Midland Railway has ambitious plans in wake of recent success and $750K grant

Midland Railway has ambitious plans in wake of recent success and $750K grant

photo by: Elvyn Jones

New passenger cars are lined up Jan. 4, 2020, near the old Santa Fe depot in Baldwin City. The cars are among the seven that the Midland Railway wholly owned for-profit subsidiary Baldwin City & Southern Railroad purchased in the last two months after receiving a community development block grant.

Buoyed by a successful second year of the holiday season Polar Express rides and a $750,000 state grant, Midland Railway is upgrading its passenger cars and making ambitious plans that include a possible railroad museum.

Wrapped up in those plans are changes that stem from the Midland Railway Association board’s decision last year to create a wholly owned for-profit subsidiary, the Baldwin City & Southern Railroad. A.J. Stevens, who is leaving his position as Midland CEO to take a similar position with the BC & Southern Railroad, said the new arrangement would allow Midland to focus on its nonprofit mission of public education of railroad history and historic preservation, while the BC & Southern would be responsible for all active railroad operations, including the tourist excursion rides Midland has offered since 1987.

The new BC & Southern Railroad is enjoying the prosperity from the successful six-week run of Polar Express rides offered through a partnership with Warner Brothers Entertainment, Stevens said. For the second year in a row, all the rides based on “The Polar Express” movie sold out, he said.

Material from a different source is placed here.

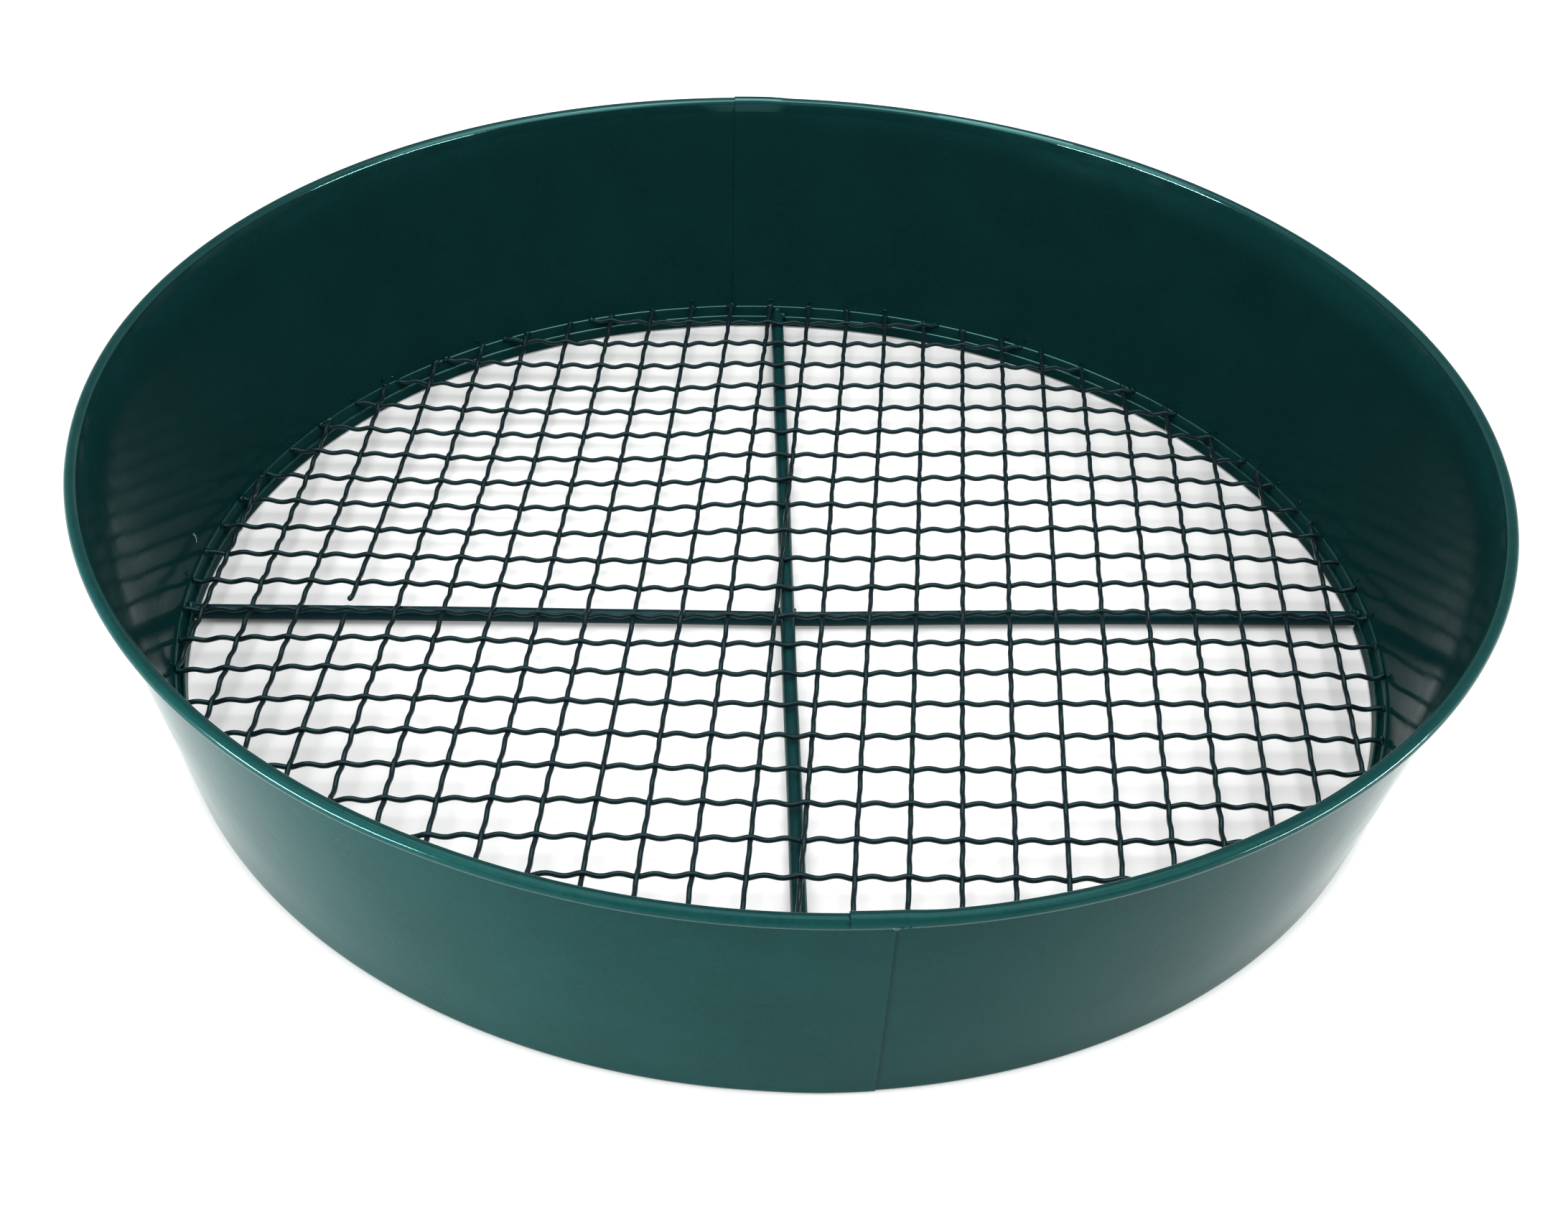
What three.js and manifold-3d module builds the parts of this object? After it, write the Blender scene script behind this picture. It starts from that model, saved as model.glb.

Adding to the success was the $750,000 grant it received in November. Baldwin City Administrator Glenn Rodden said the city applied to the Kansas Department of Commerce on BC & Southern’s behalf for the community development block grant. The grant revenue is actually made available as a loan with 4% interest.

BC & Southern is using the grant to finance the transition from the all-volunteer Midland operation, which had volunteers doing everything from selling tickets to operating locomotives, to an employee-based operation. Stevens said $400,000 would be used for railroad operations, and BC & Southern pledged in the grant application to hire at least 22 people.

“We will hire more than that, but we’re committed to 22,” he said.

BC & Southern will spend another $310,000 of grant revenue on railroad maintenance and $20,000 on new passenger cars, Stevens said. BC & Southern also is spending $800,000 of its own money on the new cars, he said. The remaining $20,000 will be used to help Baldwin City with the $23,000 cost of hiring the Southeast Kansas Regional Planning Commission to administer the grant.

The car upgrade includes two new passenger cars, two new dining cars, a bar car and a power car that provides electricity to the other cars, Stevens said. In addition, BC & Southern bought a lounge car with a small bar that has been parked for years west of Baldwin City on U.S. Highway 56.

“That was a very historic car, especially for us,” Stevens said. “It was a Santa Fe Railroad car, and we’re an old Santa Fe line.”

The new cars indicate the BC & Southern’s immediate emphasis will be on tourist excursion rides, despite the railroad receiving a federal exemption in September to haul freight. Stevens said the BC & Southern has contracted a study of the upgrades needed to ensure its track, culverts and bridges can handle heavier freight traffic, Stevens said. He added, however, that any freight service from Baldwin City to Ottawa would probably not happen for at least five years. A greater priority is the planning for a railroad museum to be built on its Baldwin City property, an endeavor that the Midland Railway Association would spearhead.

“The museum is our No. 1 priority,” Stevens said. “There is a railroad museum in Wichita, but nothing in this area. We think it would be a good match with our other activities.”

Midland has contracted a consulting firm to conduct a feasibility study for the museum and the possibility of securing federal funds for the project, Stevens said. The firm is a national leader in helping plan projects financed with sales tax revenue bonds. So-called STAR bonds are economic development tools that allow the sales taxes generated from a new commercial or tourism endeavor to be used to pay off bonds used to finance that development.

Stevens said early concepts called for a 30,000-square-foot museum on Midland property in Baldwin City with an open space large enough for conventions.

Midland has also entered into partnerships that will make Baldwin City the permanent home of two operating steam locomotives, one of which is the same model as the locomotive in Lawrence’s Watson Park, Stevens said.

BC & Southern has bought 50 acres of land along its tracks about 6 miles south of Baldwin City to use as a rail yard, Stevens said. The yard will allow the BC & Southern to move the cars now parked in Baldwin City out of town and to perform the noisy task of switching cars, he said.

The recent prosperity contrasts sharply with Midland’s precarious position in August 2017, when the railway found it necessary to approach local governments and economic development organizations for financial help to repair a section of track washed out from a flash flood. Midland could use only the northern 5 miles of the track for more than a year before Baldwin City paid $188,000 and Douglas County $94,000 to buy easement for a future multiuse trail along the length of Midland’s tracks.

“We experienced similar flood damage this past summer,” Stevens said. “We were able to take care of it without asking for any help.”